**Data shown**

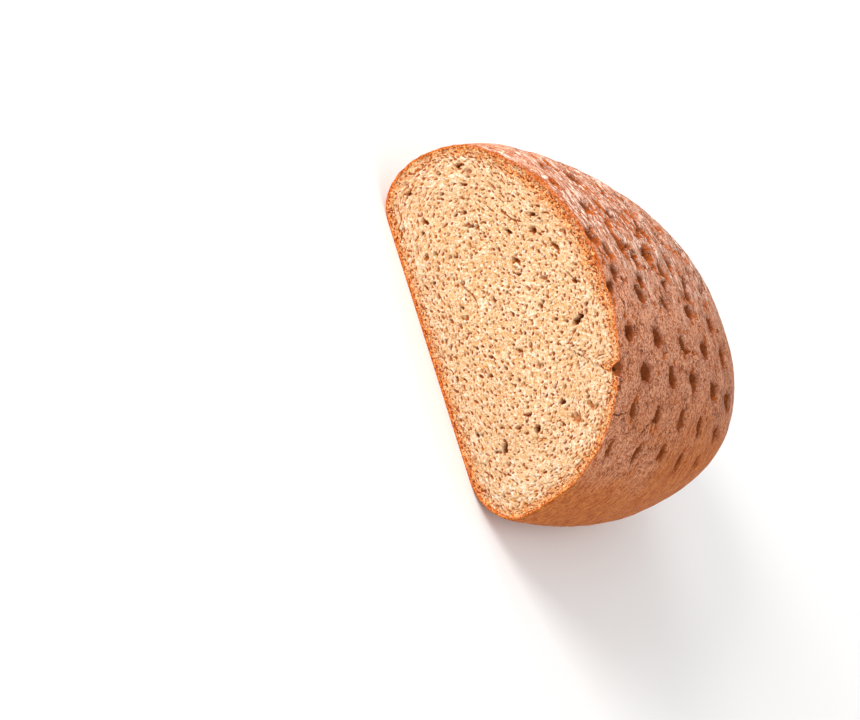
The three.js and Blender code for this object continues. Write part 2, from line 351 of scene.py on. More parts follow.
# shares of a pit's depth, and between which distances from its middle each ends
PIT_PROFILE = ((0.55, 0.84, 1.04), (0.15, 0.1, 1.35), (0.3, 0.3, 0.8))
PIT_ROUGHNESS = 0.45
PIT_LIP = 0.35  # how high the skin is pushed up round a pit
PIT_LIP_AT = 1.17  # in half sizes
PIT_LIP_WIDTH = 0.15
PIT_DIP = 0.8  # the broad dip round a pit
PIT_DIP_RADIUS = 7.0
PIT_RING_AT = 1.1  # the darker ring round a pit
PIT_RING_WIDTH = 0.4
LOW_ROW = 50.0  # pits further right than this are small and half closed
LOW_DRAWS = ((0.5, 0.7), (1.3, 1.9), (0.4, 0.65))  # size, length down the dome, openness
CUT_PIT_SIZE = 0.6  # the pit that the cut runs through is smaller
CUT_PIT_BEHIND = 1  # no further behind the cut than this
SHIELDED_BEHIND = 5  # pits nearer than this end before the cut
PIT_SHADED_SIDE = np.array([-0.3, -0.5, -0.8])  # towards the side of a pit that gets painted shade
PIT_SHADE_SHIFT = 0.25
PIT_SHADE_EDGE = (0.5, 1.05)
LIT_WALL_SHIFT = 0.5  # the wall painted as lit lies to the other side
LIT_WALL_EDGE = (0.55, 1.0)

# between which x the skin goes from whole to torn
TORN_PITS = (12, -30)
NARROW_PITS = (20, -10)
TORN_STRETCH = 0.7
NARROWED_BY = 0.3
TORN_LESS_SHADE = 0.45  # how much less painted shade a pit gets there

SINGLE_TEARS = 200
TORN_PATCHES = 44  # patches of tears on the left half of the dome
TEARS_IN_PATCH = (3, 8)
PATCH_RADIUS = 6.0
PIT_TEAR_CHANCE = 0.4  # for each end of a pit
TEAR_REACH = 7
TEAR_SWAY = 0.35  # radians off straight down the dome
TEAR_CURL = 0.2  # how high a tear's edge stands

CRACKS = [
    # plan places that a crack runs through, its width and its depth
    ([(57, 0), (56, 4), (55, 9), (54.8, 15)], 0.7, 0.7),
    ([(54.4, 36), (56.6, 32), (59.2, 28.5), (62.5, 25)], 0.8, 0.8),
    ([(38, 47), (42.5, 45), (47, 46), (52, 45)], 0.6, 0.6),
    ([(38, 24), (42, 27), (46, 28), (51, 33)], 0.6, 0.6),
    ([(37.5, 71), (41.5, 69), (46, 70), (51, 66)], 0.6, 0.5),
    ([(21, 11), (17, 12), (12, 10), (7, 7)], 0.6, 0.6),
    ([(24, 58), (28, 57), (33, 59), (37, 62)], 0.5, 0.5),
    ([(58, 70), (61, 66), (63.5, 60), (66, 57)], 0.5, 0.5),
    ([(-20, 5), (-25, 9), (-31, 14), (-36, 19)], 0.8, 0.7),
    ([(-6, 31), (-11, 33), (-17, 32), (-22, 35)], 0.6, 0.6),
]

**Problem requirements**
Take every line containing the word "this" and copy it.

**Task output**
The three.js and Blender code for this object continues. Write part 2, from line 351 of scene.py on. More parts follow.
LOW_ROW = 50.0  # pits further right than this are small and half closed
CUT_PIT_BEHIND = 1  # no further behind the cut than this
SHIELDED_BEHIND = 5  # pits nearer than this end before the cut